I was born in Scotland, grew up in Canada and came back to England as a student – to study maths, which is perhaps not the most obvious thing for a writer.  I have always loved writing – I’m told I started writing stories as soon as a could spell out the words phonetically! But I spent twenty-odd years as a research analyst before following my dream and becoming a freelance writer.

Have you written any other books that we should read next?
I have written a novella called Gift of the Raven, about a young boy’s search for the father he never knew. The book is set in Canada in the early 1970s and his journey takes him from the suburbs of Montreal to the Haida Gwai in the Northwest Pacific.

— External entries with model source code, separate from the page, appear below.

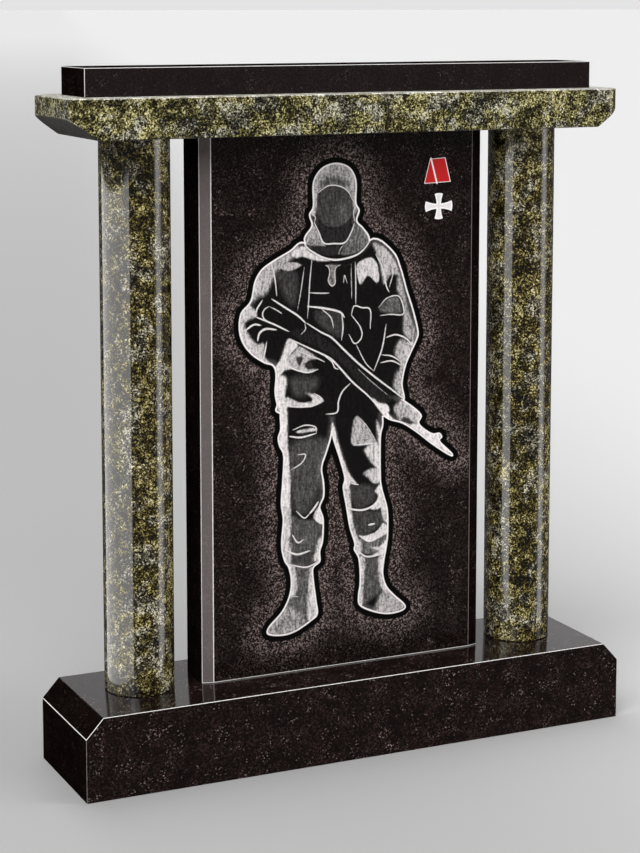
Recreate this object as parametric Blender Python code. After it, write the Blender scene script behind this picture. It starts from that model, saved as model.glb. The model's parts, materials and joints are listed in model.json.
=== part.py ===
"""Granite memorial in the form of a portal.

A chamfered base carries two round columns with an upright stele between them. A lintel lies across all three,
and a narrower cap slab lies on the lintel. Every stone is a separate piece that rests on the one below it.

Units are metres. X runs along the front to the viewer's right, Y runs from the front to the back, and Z is up.
The origin is on the ground, under the middle of the base.
"""

import math

import bmesh
import bpy

# Stele between the columns
STELE_WIDTH = 0.570
STELE_THICKNESS = 0.080
STELE_BEVEL_WIDTH = 0.0205  # across the front face, at each of its upright edges
STELE_BEVEL_DEPTH = 0.006

# Columns
COLUMN_DIAMETER = 0.127
COLUMN_SIDES = 96
SUPPORT_HEIGHT = 1.000  # of the columns and the stele, which carry the lintel together
STELE_GAP = 0.045  # open space between the stele and each column

# Base
BASE_HEIGHT = 0.150
BASE_END_MARGIN = 0.085  # from a column's outer side to the end of the base
BASE_FRONT_LEDGE = 0.073  # from the front of the base to the front of the columns
BASE_BACK_LEDGE = 0.050
BASE_CHAMFER_RUN = 0.032  # along the length, at the top of each end
BASE_CHAMFER_DROP = 0.035

# Lintel
LINTEL_HEIGHT = 0.072
LINTEL_END_MARGIN = 0.090  # from a column's outer side to the end of the lintel
LINTEL_FACE_MARGIN = 0.048  # from a column's front or back to the lintel's face
LINTEL_CHAMFER_RUN = 0.050  # along the length, under each end
LINTEL_CHAMFER_RISE = 0.036
LINTEL_CORNER_RADIUS = 0.030
CORNER_STEPS = 12

# Cap slab
CAP_HEIGHT = 0.050
CAP_END_SETBACK = 0.042  # from the end of the lintel
CAP_FACE_SETBACK = 0.048  # from the lintel's front and back

# All stones
ARRIS = 0.002  # eased edge, measured along each face
ARRIS_ANGLE = math.radians(30)  # only edges that turn by more than this are eased
SEAT_GAP = 0.0003  # left between stones that rest on each other

# Places worked out from the sizes above
COLUMN_RADIUS = COLUMN_DIAMETER / 2
COLUMN_X = STELE_WIDTH / 2 + STELE_GAP + COLUMN_RADIUS
BASE_DEPTH = BASE_FRONT_LEDGE + COLUMN_DIAMETER + BASE_BACK_LEDGE
BASE_HALF_LENGTH = COLUMN_X + COLUMN_RADIUS + BASE_END_MARGIN
AXIS_Y = BASE_FRONT_LEDGE + COLUMN_RADIUS - BASE_DEPTH / 2  # middle plane of all that the base carries
LINTEL_HALF_LENGTH = COLUMN_X + COLUMN_RADIUS + LINTEL_END_MARGIN
LINTEL_HALF_DEPTH = COLUMN_RADIUS + LINTEL_FACE_MARGIN
SUPPORT_Z = BASE_HEIGHT + SEAT_GAP
LINTEL_Z = SUPPORT_Z + SUPPORT_HEIGHT + SEAT_GAP
CAP_Z = LINTEL_Z + LINTEL_HEIGHT + SEAT_GAP


def clear_scene():
    """Remove every object from the scene."""
    for thing in list(bpy.data.objects):
        bpy.data.objects.remove(thing, do_unlink=True)


def stone(name, colour, roughness):
    """Return a polished stone material."""
    material = bpy.data.materials.new(name)
    material.use_nodes = True
    shader = material.node_tree.nodes["Principled BSDF"]
    shader.inputs["Base Color"].default_value = (*colour, 1.0)
    shader.inputs["Roughness"].default_value = roughness
    shader.inputs["Metallic"].default_value = 0.0
    return material


def extruded(outline, travel):
    """Return a bmesh of a closed outline of 3-D points, pushed along a vector into a solid."""
    shape = bmesh.new()
    face = shape.faces.new([shape.verts.new(point) for point in outline])
    pushed = bmesh.ops.extrude_face_region(shape, geom=[face])
    far = [part for part in pushed["geom"] if isinstance(part, bmesh.types.BMVert)]
    bmesh.ops.translate(shape, verts=far, vec=travel)
    bmesh.ops.recalc_face_normals(shape, faces=shape.faces)
    return shape


def cut_away(shape, point, outward):
    """Cut off what lies on the outward side of a plane, and close the cut."""
    everything = list(shape.verts) + list(shape.edges) + list(shape.faces)
    cut = bmesh.ops.bisect_plane(
        shape, geom=everything, plane_co=point, plane_no=outward, clear_outer=True
    )
    rim = [part for part in cut["geom_cut"] if isinstance(part, bmesh.types.BMEdge)]
    bmesh.ops.edgeloop_fill(shape, edges=rim)
    bmesh.ops.recalc_face_normals(shape, faces=shape.faces)


def rectangle(half_length, half_depth):
    """Return the corners of a rectangle around the origin, at Z = 0."""
    return [
        (-half_length, -half_depth, 0),
        (half_length, -half_depth, 0),
        (half_length, half_depth, 0),
        (-half_length, half_depth, 0),
    ]


def rounded_rectangle(half_length, half_depth, radius, steps):
    """Return a rectangle around the origin whose corners are arcs, at Z = 0."""
    outline = []
    for corner, (side_x, side_y) in enumerate(((1, 1), (-1, 1), (-1, -1), (1, -1))):
        centre_x = side_x * (half_length - radius)
        centre_y = side_y * (half_depth - radius)
        for step in range(steps + 1):
            angle = math.pi / 2 * (corner + step / steps)
            outline.append((centre_x + radius * math.cos(angle), centre_y + radius * math.sin(angle), 0))
    return outline


def finish(name, shape, location, material, parent):
    """Make an object of a bmesh, ease its edges and put it in its place."""
    mesh = bpy.data.meshes.new(name)
    shape.to_mesh(mesh)
    shape.free()
    mesh.materials.append(material)
    thing = bpy.data.objects.new(name, mesh)
    bpy.context.scene.collection.objects.link(thing)
    thing.parent = parent
    thing.location = location
    easing = thing.modifiers.new("eased edges", "BEVEL")
    easing.width = ARRIS
    easing.segments = 1
    easing.limit_method = "ANGLE"
    easing.angle_limit = ARRIS_ANGLE
    return thing


def make_base(material, parent):
    """Long block with both ends chamfered at the top."""
    front = -BASE_DEPTH / 2
    shoulder = BASE_HEIGHT - BASE_CHAMFER_DROP
    outline = [
        (-BASE_HALF_LENGTH, front, 0),
        (BASE_HALF_LENGTH, front, 0),
        (BASE_HALF_LENGTH, front, shoulder),
        (BASE_HALF_LENGTH - BASE_CHAMFER_RUN, front, BASE_HEIGHT),
        (-BASE_HALF_LENGTH + BASE_CHAMFER_RUN, front, BASE_HEIGHT),
        (-BASE_HALF_LENGTH, front, shoulder),
    ]
    finish("base_block", extruded(outline, (0, BASE_DEPTH, 0)), (0, 0, 0), material, parent)


def make_column(name, side, material, parent):
    """Round column that stands on the base."""
    shape = bmesh.new()
    bmesh.ops.create_cone(
        shape,
        cap_ends=True,
        segments=COLUMN_SIDES,
        radius1=COLUMN_RADIUS,
        radius2=COLUMN_RADIUS,
        depth=SUPPORT_HEIGHT,
    )
    place = (side * COLUMN_X, AXIS_Y, SUPPORT_Z + SUPPORT_HEIGHT / 2)
    column = finish(name, shape, place, material, parent)
    column.data.shade_smooth()
    column.data.set_sharp_from_angle(angle=ARRIS_ANGLE)


def make_stele(material, parent):
    """Upright slab whose front face falls back at both upright edges."""
    half = STELE_WIDTH / 2
    front = -STELE_THICKNESS / 2
    back = STELE_THICKNESS / 2
    outline = [
        (-half, front + STELE_BEVEL_DEPTH, 0),
        (-half + STELE_BEVEL_WIDTH, front, 0),
        (half - STELE_BEVEL_WIDTH, front, 0),
        (half, front + STELE_BEVEL_DEPTH, 0),
        (half, back, 0),
        (-half, back, 0),
    ]
    finish("stele", extruded(outline, (0, 0, SUPPORT_HEIGHT)), (0, AXIS_Y, SUPPORT_Z), material, parent)


def make_lintel(material, parent):
    """Beam with rounded upright corners, and with both ends chamfered underneath."""
    outline = rounded_rectangle(LINTEL_HALF_LENGTH, LINTEL_HALF_DEPTH, LINTEL_CORNER_RADIUS, CORNER_STEPS)
    shape = extruded(outline, (0, 0, LINTEL_HEIGHT))
    for side in (-1, 1):
        point = (side * LINTEL_HALF_LENGTH, 0, LINTEL_CHAMFER_RISE)
        cut_away(shape, point, (side * LINTEL_CHAMFER_RISE, 0, -LINTEL_CHAMFER_RUN))
    finish("lintel", shape, (0, AXIS_Y, LINTEL_Z), material, parent)


def make_cap(material, parent):
    """Plain slab on the lintel."""
    outline = rectangle(LINTEL_HALF_LENGTH - CAP_END_SETBACK, LINTEL_HALF_DEPTH - CAP_FACE_SETBACK)
    finish("cap_slab", extruded(outline, (0, 0, CAP_HEIGHT)), (0, AXIS_Y, CAP_Z), material, parent)


def main():
    """Model the memorial, from the ground up."""
    clear_scene()
    memorial = bpy.data.objects.new("memorial", None)
    bpy.context.scene.collection.objects.link(memorial)
    make_base(stone("base black gabbro", (0.010, 0.008, 0.009), 0.12), memorial)
    make_column("left_column", -1, stone("left column green granite", (0.115, 0.110, 0.055), 0.15), memorial)
    make_column("right_column", 1, stone("right column green granite", (0.110, 0.106, 0.050), 0.15), memorial)
    make_stele(stone("stele black gabbro", (0.012, 0.009, 0.010), 0.10), memorial)
    make_lintel(stone("lintel green granite", (0.120, 0.115, 0.060), 0.18), memorial)
    make_cap(stone("cap black gabbro", (0.013, 0.011, 0.012), 0.15), memorial)


main()
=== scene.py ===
"""Dressed model of a memorial portal in polished stone.

Six stones stand on each other: a chamfered base, two round columns, an upright stele, a lintel and a
cap slab. Each stone is shaped with Blender's edit tools to the sizes of its CAD node. Its faces are
polished, and pale ground edges stay only where an edge catches the light, as painted highlights. The
columns and the lintel's underside are darkened as painted shade. The stele carries an etched picture
of a soldier whose face is a blank, covered oval, and a painted decoration.

Units are metres, apart from the picture, whose points are millimetres on the stele's front face.
"""

import json
import logging
import math
from collections.abc import Callable
from dataclasses import dataclass, field
from enum import Enum

import bmesh
import bpy
import numpy as np
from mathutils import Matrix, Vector

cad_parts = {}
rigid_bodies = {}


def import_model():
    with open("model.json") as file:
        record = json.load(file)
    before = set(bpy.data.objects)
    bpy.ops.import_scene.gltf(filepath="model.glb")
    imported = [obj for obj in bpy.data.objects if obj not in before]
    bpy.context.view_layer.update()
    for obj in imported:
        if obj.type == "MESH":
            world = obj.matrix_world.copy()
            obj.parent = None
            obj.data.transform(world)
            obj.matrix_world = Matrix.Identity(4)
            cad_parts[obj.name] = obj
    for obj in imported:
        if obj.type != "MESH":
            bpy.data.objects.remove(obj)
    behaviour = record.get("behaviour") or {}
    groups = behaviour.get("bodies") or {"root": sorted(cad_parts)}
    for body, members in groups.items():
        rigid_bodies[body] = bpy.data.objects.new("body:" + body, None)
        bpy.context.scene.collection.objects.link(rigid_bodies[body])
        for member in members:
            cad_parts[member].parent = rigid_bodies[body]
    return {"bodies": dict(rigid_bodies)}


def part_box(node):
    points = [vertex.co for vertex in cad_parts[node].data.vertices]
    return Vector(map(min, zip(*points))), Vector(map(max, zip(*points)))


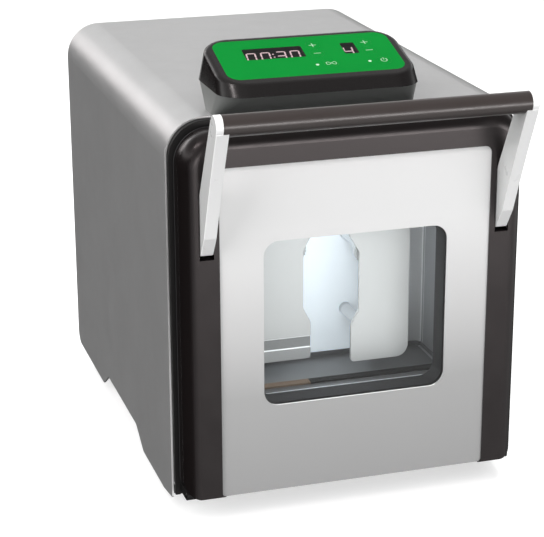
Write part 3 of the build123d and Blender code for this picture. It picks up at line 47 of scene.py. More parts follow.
# ---------------------------------------------------------------- camera
# The view: focal length in pixels of a picture this wide, place in metres, and turns in degrees.
IMAGE_WIDTH = 544
FOCAL_PIXELS = 1804.6
SENSOR_MM = 36.0
CAMERA_PLACE = (-0.43983, -1.39264, 0.63831)
CAMERA_YAW = 17.03
CAMERA_PITCH = 18.907
CAMERA_ROLL = 0.216
NEAREST, FURTHEST = 0.05, 50.0


def make_camera():
    data = bpy.data.cameras.new("camera")
    data.sensor_width = SENSOR_MM
    data.lens = FOCAL_PIXELS / IMAGE_WIDTH * SENSOR_MM
    data.clip_start = NEAREST
    data.clip_end = FURTHEST
    camera = bpy.data.objects.new("camera", data)
    turn = Euler((radians(90 - CAMERA_PITCH), 0, radians(-CAMERA_YAW))).to_matrix()
    roll = Matrix.Rotation(radians(-CAMERA_ROLL), 3, "Z")
    camera.matrix_world = Matrix.Translation(CAMERA_PLACE) @ (turn @ roll).to_4x4()
    bpy.context.scene.collection.objects.link(camera)
    bpy.context.scene.camera = camera


# ---------------------------------------------------------------- light
# Brightness of the studio's walls by height of the ray, from straight down (-1) to straight up (1).
FRONT_WALL = ((-1, 0.4), (-0.65, 0.8), (-0.52, 0.6), (-0.44, 0.3), (-0.34, 0.6), (-0.27, 0.95),
              (-0.16, 1.3), (-0.07, 1.8), (0.01, 1.8), (0.1, 0.5), (0.25, 0.12), (0.8, 0.12), (1, 0.4))
REAR_WALL = ((-1, 0.003), (-0.05, 0.003), (0.17, 0.04), (0.25, 0.9), (0.33, 1.6), (0.5, 0.7),
             (0.7, 0.3), (1, 0.4))
# Where the front wall is, and how far a ray turns from it as the rear wall takes over (as a cosine).
FRONT_DIRECTION = (0.6, -0.8, 0.0)
ALL_REAR, ALL_FRONT = -0.1, 0.7

# The lamp inside the chamber, in millimetres from the middle, the liner's front and its top, and the
# point of the rear wall that it faces, from the middle and the liner's floor.
LAMP_ACROSS, LAMP_BEHIND_FRONT, LAMP_BELOW_TOP = -15, 12, 14
LAMP_AIM_ACROSS, LAMP_AIM_ABOVE_FLOOR = 10, 65
# The light that comes in through the window starts this far behind the liner's front.
FILL_BEHIND_FRONT = 4


def aim(light, direction):
    """Point a light along the direction that its rays travel."""
    light.rotation_euler = Vector(direction).to_track_quat("-Z", "Y").to_euler()
    bpy.context.scene.collection.objects.link(light)


def soft_sun(name, direction, strength, spread):
    """A broad even light that shades the surfaces but doesn't mirror in them."""
    data = bpy.data.lights.new(name, "SUN")
    data.energy = strength
    data.angle = radians(spread)
    light = bpy.data.objects.new(name, data)
    light.visible_glossy = False
    aim(light, direction)


def softbox(name, place, target, size, power, color, mirrored=True, shading=True):
    """A rectangular light: mirrored shows it in glossy surfaces, shading lights the dull ones."""
    data = bpy.data.lights.new(name, "AREA")
    data.shape = "RECTANGLE"
    data.size, data.size_y = size
    data.energy = power
    data.color = color
    light = bpy.data.objects.new(name, data)
    light.location = place
    light.visible_glossy = mirrored
    light.visible_diffuse = shading
    light.visible_camera = False
    aim(light, Vector(target) - Vector(place))


def grey_ramp(tree, source, stops):
    """A ramp through greys, each given with its place from 0 to 1."""
    ramp = tree.nodes.new("ShaderNodeValToRGB")
    elements = ramp.color_ramp.elements
    while len(elements) < len(stops):
        elements.new(0.5)
    for element, (place, value) in zip(elements, stops):
        element.position = place
        element.color = (value, value, value, 1)
    tree.links.new(source, ramp.inputs["Fac"])
    return ramp.outputs["Color"]


def wall_light(tree, height, stops):
    """The brightness of a wall, from the height of the ray as 0 to 1."""
    return grey_ramp(tree, height, [((level + 1) / 2, value) for level, value in stops])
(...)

My two books have been published with the author collective, Triskele Books.

We know about Triskele. We’ve interviewed JJ Marsh. For the sake of anyone who missed that interview can you tell us about it?
Triskele is a group of five women (and a small number of associates) from around the world who met online, admired one another’s work, and decided to try support each other through the jungle of indie publishing.

Why did you choose to publish with an author collective?
I had been reading about collectives for a while, at a time when several of my friends were thinking of self-publishing. I kept telling them, “This has to be the way to go. There must be strength in authors supporting one another, holding each other to a high standard, sharing the marketing.”

When Triskele Books was set up, I was still in negotiation with a trade publisher. But after they’d kept me dangling for two years, I wrote them a rejection letter and threw my lot in with Triskele. I can’t imagine now doing it any other way. I have complete creative freedom, control over how my book looks and how it is marketed. But at the same time, I have the support of a team around me.

Do you have a website where we can keep up with your work?
www.catrionatroth.com

How can we follow you on Twitter and/or Facebook?
My twitter handle is @L1bCat
My Facebook author page is https://www.facebook.com/catrionatrothbooks

What’s next?
I am playing with an idea that involves four generations of women, unrelated by
blood but connected through strong ties of loyalty. Also a bookshop because anything can happen in a bookshop! But I don’t want to say any more at the moment. Talking about an idea when it is too new and fragile is the kiss of death.